### SHORT EXERCISE
Go through the material below and copy all lines with "scene".

:::::

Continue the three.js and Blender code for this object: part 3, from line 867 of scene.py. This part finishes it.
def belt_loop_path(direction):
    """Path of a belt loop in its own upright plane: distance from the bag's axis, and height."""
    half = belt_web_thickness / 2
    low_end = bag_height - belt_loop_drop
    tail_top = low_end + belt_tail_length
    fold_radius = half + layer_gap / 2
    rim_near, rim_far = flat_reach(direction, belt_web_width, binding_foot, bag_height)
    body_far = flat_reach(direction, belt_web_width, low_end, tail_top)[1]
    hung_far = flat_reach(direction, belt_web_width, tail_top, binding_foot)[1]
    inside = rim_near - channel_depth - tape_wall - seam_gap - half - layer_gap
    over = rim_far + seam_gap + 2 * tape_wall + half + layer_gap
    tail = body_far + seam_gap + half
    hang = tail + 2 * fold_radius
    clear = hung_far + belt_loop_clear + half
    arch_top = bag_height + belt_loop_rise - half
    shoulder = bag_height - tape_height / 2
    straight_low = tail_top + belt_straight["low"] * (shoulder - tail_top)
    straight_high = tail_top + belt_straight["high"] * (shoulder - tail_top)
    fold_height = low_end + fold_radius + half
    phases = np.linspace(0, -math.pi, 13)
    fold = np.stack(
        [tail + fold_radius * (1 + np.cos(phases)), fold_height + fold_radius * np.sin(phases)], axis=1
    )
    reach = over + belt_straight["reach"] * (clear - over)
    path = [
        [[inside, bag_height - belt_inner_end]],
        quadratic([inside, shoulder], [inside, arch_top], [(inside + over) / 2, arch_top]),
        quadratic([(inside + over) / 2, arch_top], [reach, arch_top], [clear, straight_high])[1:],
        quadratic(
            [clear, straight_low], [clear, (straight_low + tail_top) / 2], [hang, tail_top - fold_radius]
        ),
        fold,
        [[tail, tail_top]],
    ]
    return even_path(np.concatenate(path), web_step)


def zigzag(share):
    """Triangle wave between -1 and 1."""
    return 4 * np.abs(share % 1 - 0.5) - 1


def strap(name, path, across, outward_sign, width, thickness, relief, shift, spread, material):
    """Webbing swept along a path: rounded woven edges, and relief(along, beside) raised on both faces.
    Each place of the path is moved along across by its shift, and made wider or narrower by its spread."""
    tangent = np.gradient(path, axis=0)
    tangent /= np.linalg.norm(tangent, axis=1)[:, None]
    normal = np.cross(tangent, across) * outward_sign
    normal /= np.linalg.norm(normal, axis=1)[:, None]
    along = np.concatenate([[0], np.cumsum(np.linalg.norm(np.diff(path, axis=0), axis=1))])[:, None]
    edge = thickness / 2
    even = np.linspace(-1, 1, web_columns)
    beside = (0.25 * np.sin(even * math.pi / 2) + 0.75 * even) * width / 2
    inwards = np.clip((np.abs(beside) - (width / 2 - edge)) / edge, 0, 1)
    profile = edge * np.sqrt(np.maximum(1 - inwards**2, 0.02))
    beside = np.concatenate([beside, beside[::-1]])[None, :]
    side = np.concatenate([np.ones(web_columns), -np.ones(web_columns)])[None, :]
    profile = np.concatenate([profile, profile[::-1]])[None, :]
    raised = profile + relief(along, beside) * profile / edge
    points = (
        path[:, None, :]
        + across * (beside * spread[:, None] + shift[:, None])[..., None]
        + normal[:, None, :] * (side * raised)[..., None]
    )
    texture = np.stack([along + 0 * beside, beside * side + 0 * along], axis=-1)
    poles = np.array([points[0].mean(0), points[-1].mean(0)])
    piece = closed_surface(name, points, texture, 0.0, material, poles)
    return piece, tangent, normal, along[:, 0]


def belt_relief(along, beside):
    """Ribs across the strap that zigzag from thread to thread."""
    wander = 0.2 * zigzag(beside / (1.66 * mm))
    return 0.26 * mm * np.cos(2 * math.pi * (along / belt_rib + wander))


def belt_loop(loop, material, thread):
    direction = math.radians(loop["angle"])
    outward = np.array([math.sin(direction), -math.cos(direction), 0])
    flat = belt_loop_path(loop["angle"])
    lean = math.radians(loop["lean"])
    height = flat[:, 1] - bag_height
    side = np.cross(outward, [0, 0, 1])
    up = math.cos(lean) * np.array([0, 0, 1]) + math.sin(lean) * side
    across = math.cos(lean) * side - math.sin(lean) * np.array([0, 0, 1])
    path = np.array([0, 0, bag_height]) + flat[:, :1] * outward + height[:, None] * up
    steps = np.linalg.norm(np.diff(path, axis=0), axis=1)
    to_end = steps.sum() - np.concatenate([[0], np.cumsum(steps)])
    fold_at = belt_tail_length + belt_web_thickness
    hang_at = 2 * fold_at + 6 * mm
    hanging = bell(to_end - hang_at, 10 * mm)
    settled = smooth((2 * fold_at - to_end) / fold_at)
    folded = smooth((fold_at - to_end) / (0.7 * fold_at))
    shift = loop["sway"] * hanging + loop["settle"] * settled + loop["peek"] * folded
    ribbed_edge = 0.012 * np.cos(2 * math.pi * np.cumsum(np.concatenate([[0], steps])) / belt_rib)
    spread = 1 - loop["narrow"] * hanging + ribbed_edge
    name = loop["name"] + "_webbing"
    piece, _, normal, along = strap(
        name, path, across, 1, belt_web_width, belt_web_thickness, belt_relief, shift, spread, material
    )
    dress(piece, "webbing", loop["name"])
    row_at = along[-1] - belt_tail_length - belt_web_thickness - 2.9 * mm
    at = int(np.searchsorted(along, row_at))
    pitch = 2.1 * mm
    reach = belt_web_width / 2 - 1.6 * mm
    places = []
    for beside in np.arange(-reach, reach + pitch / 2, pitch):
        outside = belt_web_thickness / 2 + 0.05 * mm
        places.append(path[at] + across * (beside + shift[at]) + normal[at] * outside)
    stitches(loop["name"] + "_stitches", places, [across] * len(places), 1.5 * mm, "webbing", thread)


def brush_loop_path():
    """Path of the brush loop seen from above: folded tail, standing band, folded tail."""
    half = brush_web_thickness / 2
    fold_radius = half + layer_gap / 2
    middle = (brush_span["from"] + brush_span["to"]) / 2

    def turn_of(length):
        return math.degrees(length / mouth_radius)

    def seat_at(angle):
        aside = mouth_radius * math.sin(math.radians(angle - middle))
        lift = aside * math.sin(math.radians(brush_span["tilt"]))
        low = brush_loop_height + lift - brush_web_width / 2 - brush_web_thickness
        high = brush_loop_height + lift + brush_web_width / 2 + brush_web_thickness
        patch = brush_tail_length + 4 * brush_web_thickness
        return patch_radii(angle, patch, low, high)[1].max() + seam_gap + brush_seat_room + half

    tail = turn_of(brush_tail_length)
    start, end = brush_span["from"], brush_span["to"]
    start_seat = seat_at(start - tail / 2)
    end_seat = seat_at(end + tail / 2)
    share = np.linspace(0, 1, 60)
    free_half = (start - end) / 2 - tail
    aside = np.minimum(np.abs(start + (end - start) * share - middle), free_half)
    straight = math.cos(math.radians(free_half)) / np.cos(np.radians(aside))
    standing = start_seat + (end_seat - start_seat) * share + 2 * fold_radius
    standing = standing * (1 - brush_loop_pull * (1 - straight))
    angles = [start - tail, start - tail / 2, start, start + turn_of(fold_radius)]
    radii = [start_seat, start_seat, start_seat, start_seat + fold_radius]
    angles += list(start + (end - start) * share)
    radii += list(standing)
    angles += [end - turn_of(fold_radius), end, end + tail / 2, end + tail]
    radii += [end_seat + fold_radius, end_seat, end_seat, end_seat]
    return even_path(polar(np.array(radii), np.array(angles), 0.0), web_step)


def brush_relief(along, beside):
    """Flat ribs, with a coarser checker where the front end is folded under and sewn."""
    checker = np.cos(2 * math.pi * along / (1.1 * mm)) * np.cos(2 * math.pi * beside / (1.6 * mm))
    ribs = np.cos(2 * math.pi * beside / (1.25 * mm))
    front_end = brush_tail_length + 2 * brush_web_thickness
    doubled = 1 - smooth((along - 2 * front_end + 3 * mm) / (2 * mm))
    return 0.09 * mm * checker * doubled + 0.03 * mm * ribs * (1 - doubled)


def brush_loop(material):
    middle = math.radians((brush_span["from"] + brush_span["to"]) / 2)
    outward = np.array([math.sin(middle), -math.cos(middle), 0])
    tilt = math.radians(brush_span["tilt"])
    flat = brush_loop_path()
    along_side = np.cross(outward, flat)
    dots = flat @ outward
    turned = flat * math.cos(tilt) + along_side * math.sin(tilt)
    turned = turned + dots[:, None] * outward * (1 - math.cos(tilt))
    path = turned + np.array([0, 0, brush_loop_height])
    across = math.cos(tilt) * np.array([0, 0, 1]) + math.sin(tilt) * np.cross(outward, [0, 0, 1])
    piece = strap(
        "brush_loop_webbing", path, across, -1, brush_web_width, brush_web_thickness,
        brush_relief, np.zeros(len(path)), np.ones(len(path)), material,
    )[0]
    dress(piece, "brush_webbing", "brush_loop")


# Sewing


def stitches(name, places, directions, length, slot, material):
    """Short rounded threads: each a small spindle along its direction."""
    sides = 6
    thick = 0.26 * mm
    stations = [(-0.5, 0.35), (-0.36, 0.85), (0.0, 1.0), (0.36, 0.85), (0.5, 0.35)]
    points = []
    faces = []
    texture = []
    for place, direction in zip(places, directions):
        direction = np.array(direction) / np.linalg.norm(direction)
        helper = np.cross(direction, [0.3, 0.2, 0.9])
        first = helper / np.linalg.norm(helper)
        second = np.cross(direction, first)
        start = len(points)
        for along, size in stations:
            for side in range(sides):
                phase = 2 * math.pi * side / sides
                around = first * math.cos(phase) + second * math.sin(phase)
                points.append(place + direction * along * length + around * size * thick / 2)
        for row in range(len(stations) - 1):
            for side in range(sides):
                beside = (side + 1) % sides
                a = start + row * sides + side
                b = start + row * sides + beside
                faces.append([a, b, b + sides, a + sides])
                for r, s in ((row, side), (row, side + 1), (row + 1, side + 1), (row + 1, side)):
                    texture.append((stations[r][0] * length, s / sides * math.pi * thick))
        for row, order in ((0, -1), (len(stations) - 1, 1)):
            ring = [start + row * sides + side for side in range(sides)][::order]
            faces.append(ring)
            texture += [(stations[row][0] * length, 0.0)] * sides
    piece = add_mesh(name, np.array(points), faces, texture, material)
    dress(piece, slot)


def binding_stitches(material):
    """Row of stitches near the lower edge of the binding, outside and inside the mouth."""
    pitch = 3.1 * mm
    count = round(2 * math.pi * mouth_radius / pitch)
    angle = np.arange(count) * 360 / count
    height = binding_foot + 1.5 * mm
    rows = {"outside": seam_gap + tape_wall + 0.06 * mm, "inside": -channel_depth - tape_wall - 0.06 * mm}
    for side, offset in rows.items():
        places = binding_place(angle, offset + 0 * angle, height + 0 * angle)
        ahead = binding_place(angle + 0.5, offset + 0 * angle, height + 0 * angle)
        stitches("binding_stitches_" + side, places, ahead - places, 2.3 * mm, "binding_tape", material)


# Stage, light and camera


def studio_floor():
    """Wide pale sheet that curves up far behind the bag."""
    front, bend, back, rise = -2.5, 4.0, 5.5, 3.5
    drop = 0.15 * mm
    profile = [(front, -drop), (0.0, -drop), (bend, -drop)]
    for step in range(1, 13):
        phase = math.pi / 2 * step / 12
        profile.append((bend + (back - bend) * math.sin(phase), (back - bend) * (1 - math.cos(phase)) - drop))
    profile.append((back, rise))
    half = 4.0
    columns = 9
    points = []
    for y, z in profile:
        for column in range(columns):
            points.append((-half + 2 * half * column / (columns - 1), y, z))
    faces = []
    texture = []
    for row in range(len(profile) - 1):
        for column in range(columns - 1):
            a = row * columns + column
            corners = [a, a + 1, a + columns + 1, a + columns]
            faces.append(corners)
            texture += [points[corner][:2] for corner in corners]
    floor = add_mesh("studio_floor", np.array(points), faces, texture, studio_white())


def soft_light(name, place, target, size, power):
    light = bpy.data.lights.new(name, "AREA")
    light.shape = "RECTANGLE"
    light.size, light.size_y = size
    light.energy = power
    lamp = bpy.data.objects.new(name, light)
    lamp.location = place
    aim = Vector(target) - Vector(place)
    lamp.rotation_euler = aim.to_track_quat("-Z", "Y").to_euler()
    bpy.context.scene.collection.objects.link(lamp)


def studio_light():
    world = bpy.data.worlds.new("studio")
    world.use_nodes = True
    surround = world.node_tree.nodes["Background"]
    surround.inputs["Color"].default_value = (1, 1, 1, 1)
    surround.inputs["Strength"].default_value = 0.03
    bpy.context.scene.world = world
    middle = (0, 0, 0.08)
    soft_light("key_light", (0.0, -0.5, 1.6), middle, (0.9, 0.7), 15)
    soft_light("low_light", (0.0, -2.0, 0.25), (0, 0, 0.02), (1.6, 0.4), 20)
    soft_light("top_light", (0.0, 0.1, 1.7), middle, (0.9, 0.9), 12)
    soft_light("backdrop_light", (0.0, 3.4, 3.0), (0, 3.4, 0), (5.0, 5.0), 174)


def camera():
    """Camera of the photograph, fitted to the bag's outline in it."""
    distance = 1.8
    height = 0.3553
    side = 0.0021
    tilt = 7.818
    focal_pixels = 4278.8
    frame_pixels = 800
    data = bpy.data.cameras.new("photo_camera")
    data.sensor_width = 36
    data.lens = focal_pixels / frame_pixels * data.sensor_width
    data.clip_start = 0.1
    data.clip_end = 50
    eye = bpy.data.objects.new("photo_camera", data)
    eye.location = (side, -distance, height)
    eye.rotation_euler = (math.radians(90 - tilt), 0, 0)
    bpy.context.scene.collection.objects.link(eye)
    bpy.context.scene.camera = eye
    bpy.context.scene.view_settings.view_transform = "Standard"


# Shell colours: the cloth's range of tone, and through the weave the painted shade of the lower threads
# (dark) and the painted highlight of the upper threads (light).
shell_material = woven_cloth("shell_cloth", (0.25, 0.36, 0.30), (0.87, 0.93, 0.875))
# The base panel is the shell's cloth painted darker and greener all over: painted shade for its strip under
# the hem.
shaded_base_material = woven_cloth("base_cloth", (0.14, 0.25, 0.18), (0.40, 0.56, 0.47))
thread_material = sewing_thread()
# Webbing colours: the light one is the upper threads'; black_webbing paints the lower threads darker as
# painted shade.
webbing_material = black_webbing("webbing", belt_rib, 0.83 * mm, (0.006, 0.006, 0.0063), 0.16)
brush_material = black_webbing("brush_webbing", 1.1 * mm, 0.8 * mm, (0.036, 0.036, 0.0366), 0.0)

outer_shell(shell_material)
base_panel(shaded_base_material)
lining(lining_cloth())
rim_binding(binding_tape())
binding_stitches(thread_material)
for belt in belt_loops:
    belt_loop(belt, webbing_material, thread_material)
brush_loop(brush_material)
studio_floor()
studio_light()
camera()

:::::

### ANSWER TO THIS EXERCISE
Continue the three.js and Blender code for this object: part 3, from line 867 of scene.py. This part finishes it.
    bpy.context.scene.collection.objects.link(lamp)
    bpy.context.scene.world = world
    bpy.context.scene.collection.objects.link(eye)
    bpy.context.scene.camera = eye
    bpy.context.scene.view_settings.view_transform = "Standard"